Daha çarpıcı olan husus, bu du­rum öldükten sonra da devam etmiş, onu anmak için yapılan küçük çaplı programlar dahi soruşturma konusu olmuştu. Özetle Millî Şair milletine armağan ettiği İstiklal Marşı’nda asla kabul edemeyeceğini belirttiği ‘vata­nından cüda edilmişti’.

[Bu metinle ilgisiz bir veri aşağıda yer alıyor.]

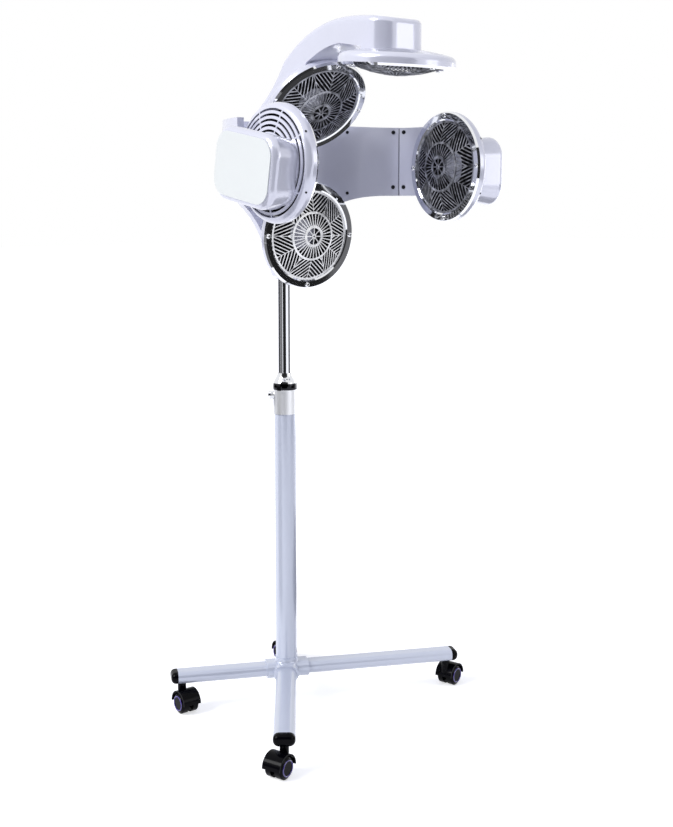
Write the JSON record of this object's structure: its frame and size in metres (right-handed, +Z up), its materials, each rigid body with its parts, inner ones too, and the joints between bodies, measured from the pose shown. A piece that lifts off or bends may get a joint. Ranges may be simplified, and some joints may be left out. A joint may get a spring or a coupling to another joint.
{
  "type": "hair color processor",
  "caption": "Infrared hair processing hood with round lamps on curved arms round the head, on a clamped telescopic post over a wheeled cross base.",
  "frame": {"origin": "on the floor under the axis of the column", "axes": "+Z up along the column; the hood faces -Y and its lamps are the same on both sides of the YZ plane"},
  "size_m": [0.7377, 0.7842, 1.57],
  "materials": {
    "chrome_trim": "polished",
    "reflector": "bright",
    "ceramic": "matte ceramic",
    "shell_white": "satin",
    "panel_gloss": "gloss",
    "board_green": "solder mask",
    "dark_plastic": "satin",
    "wheel_nylon": "satin",
    "steel": "ground",
    "nylon": "matte",
    "chrome_tube": "polished",
    "painted_white": "gloss powder coat"
  },
  "bodies": {
    "base": {"base_hub": "painted_white", "column": "painted_white", "column_bush": "nylon", "clamp_collar": "chrome_tube", "leg_front_left": "painted_white", "leg_front_right": "painted_white", "leg_rear_left": "painted_white", "leg_rear_right": "painted_white", "leg_cap_front_left": "dark_plastic", "leg_cap_front_right": "dark_plastic", "leg_cap_rear_left": "dark_plastic", "leg_cap_rear_right": "dark_plastic"},
    "clamp_lever": {"clamp_lever": "chrome_tube"},
    "post": {"post": "chrome_tube", "post_guide": "nylon"},
    "hood": {"head_shell": "shell_white", "top_dish": "shell_white", "left_hinge_pin": "steel", "right_hinge_pin": "steel", "rear_cover": "dark_plastic", "power_inlet": "dark_plastic", "lower_bezel": "chrome_trim", "lower_grille": "chrome_trim", "lower_reflector": "reflector", "lower_emitter": "ceramic", "upper_bezel": "chrome_trim", "upper_grille": "chrome_trim", "upper_reflector": "reflector", "upper_emitter": "ceramic", "top_bezel": "chrome_trim", "top_grille": "chrome_trim", "top_reflector": "reflector", "top_emitter": "ceramic"},
    "power_rocker": {"power_rocker": "dark_plastic"},
    "left_arm": {"left_side_arm": "shell_white", "left_face_panel": "panel_gloss", "left_dish": "shell_white", "control_board": "board_green", "left_bezel": "chrome_trim", "left_grille": "chrome_trim", "left_reflector": "reflector", "left_emitter": "ceramic"},
    "right_arm": {"right_side_arm": "shell_white", "right_face_panel": "panel_gloss", "right_dish": "shell_white", "right_bezel": "chrome_trim", "right_grille": "chrome_trim", "right_reflector": "reflector", "right_emitter": "ceramic"},
    "caster_front_right": {"caster_frame_front_right": "dark_plastic"},
    "wheels_front_right": {"caster_wheels_front_right": "wheel_nylon"},
    "caster_front_left": {"caster_frame_front_left": "dark_plastic"},
    "wheels_front_left": {"caster_wheels_front_left": "wheel_nylon"},
    "caster_rear_right": {"caster_frame_rear_right": "dark_plastic"},
    "wheels_rear_right": {"caster_wheels_rear_right": "wheel_nylon"},
    "caster_rear_left": {"caster_frame_rear_left": "dark_plastic"},
    "wheels_rear_left": {"caster_wheels_rear_left": "wheel_nylon"}
  },
  "joints": [
    {"name": "post_lift", "type": "slide", "parent": "base", "child": "post", "axis": [0, 0, 1], "range_m": [-0.19, 0.22]},
    {"name": "hood_turn", "type": "hinge", "parent": "post", "child": "hood", "pos_m": [0, 0, 1.1], "axis": [0, 0, 1], "range_deg": [-170, 170]},
    {"name": "clamp_turn", "type": "hinge", "parent": "base", "child": "clamp_lever", "pos_m": [-0.02412, 0.01784, 0.745], "axis": [-0.8039, 0.5948, 0], "range_deg": [-90, 90]},
    {"name": "right_arm_swing", "type": "hinge", "parent": "hood", "child": "right_arm", "pos_m": [0.23512, -0.13328, 1.287], "axis": [0, 0, 1], "range_deg": [0, 25]},
    {"name": "left_arm_swing", "type": "hinge", "parent": "hood", "child": "left_arm", "pos_m": [-0.23512, -0.13328, 1.287], "axis": [0, 0, -1], "range_deg": [0, 25]},
    {"name": "power_rock", "type": "hinge", "parent": "hood", "child": "power_rocker", "pos_m": [0, 0.046, 1.264], "axis": [1, 0, 0], "range_deg": [-8, 8]},
    {"name": "swivel_front_right", "type": "hinge", "parent": "base", "child": "caster_front_right", "pos_m": [0.36922, -0.15901, 0.068], "axis": [0, 0, 1], "continuous": true},
    {"name": "roll_front_right", "type": "hinge", "parent": "caster_front_right", "child": "wheels_front_right", "pos_m": [0.38742, -0.15358, 0.025], "axis": [-0.2857, 0.9583, 0], "continuous": true},
    {"name": "swivel_front_left", "type": "hinge", "parent": "base", "child": "caster_front_left", "pos_m": [-0.23, -0.3297, 0.068], "axis": [0, 0, 1], "continuous": true},
    {"name": "roll_front_left", "type": "hinge", "parent": "caster_front_left", "child": "wheels_front_left", "pos_m": [-0.24786, -0.3362, 0.025], "axis": [0.342, -0.9397, 0], "continuous": true},
    {"name": "swivel_rear_right", "type": "hinge", "parent": "base", "child": "caster_rear_right", "pos_m": [0.14418, 0.20668, 0.068], "axis": [0, 0, 1], "continuous": true},
    {"name": "roll_rear_right", "type": "hinge", "parent": "caster_rear_right", "child": "wheels_rear_right", "pos_m": [0.14633, 0.22556, 0.025], "axis": [-0.9936, 0.1132, 0], "continuous": true},
    {"name": "swivel_rear_left", "type": "hinge", "parent": "base", "child": "caster_rear_left", "pos_m": [-0.23145, 0.09968, 0.068], "axis": [0, 0, 1], "continuous": true},
    {"name": "roll_rear_left", "type": "hinge", "parent": "caster_rear_left", "child": "wheels_rear_left", "pos_m": [-0.23132, 0.08068, 0.025], "axis": [1, 0.007, 0], "continuous": true}
  ]
}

Safahat’ı oluşturan kitapların harf devriminden 1943 yılına kadar bir daha basılamayışı da acıdır fakat ha­kikattir.

Mısır’da da takip edildi

İstiklal Şairi’ni yad ellere sürük­leyen dönemin Türkiye’si, huzurlu yaşamak umuduyla gittiği Mısır’da da yakasını bırakmamıştı. 28 Ağustos 1936 tarihli ve 117 kodlu istihbarat ra­porunda Akif’in Türkiye’deki devrim­lerle ilgili görüşlerine yer veriliyordu:

“Bir zamandan beri Mısır’da ihti­yar-ı ikamet eyleyen (oturmayı seçen) İslâm şairi unvanı ile maruf Safahatçı Şair Akif, üç haftadır Antakya ve civa­rında dolaşmaktadır. Şair Akif, Antak­ya’da hep eşraf ile düşüp kalkmakta­dır. Antakya eşrafının hemen hepsi ya Arap millicisi veya Fransız uşağıdır. Şair Akif, bu ictimalarda (toplantılarda) ulu orta hilâfetten, hilâfetin lüzum-u şer’i ve akli ve siyasisinden (akli, şer’i ve siyasi açıdan gerekliliğinden) bahsetmektedir… Şapka ve Türkçe Ezan hakkında bir çok kimseler Şair Akif’ten reyini (görüşünü) sormuş, o da, “Şapka giymek, doğrudan doğruya Avrupalıya benzemek maksadı ile ya­pıldığı için tamamen küfürdür. Türkçe Ezan ise kat’iyyen mekruhtur. Namaz caiz değildir. Lâtin hurufatı (harfleri) ise, Kur’an-ı Kerim’i tağyir eylediği (de­ğiştirdiği) cihetle Şer’an mekruhtur. Aynı zamanda Türk Müslümanlarla Arap Müslüman’ı bir birinden ayıran bu üç bidat… haram, mezmum (kötü, ayıp)… cevabını vermiştir.”

Şuuru inkıta’a uğratan bu belgeler­den sonra bir soru akıl kuyumuzun derinliklerine doğru salınıyor: Millî şairine bunları reva gören başka bir ülke var mıdır?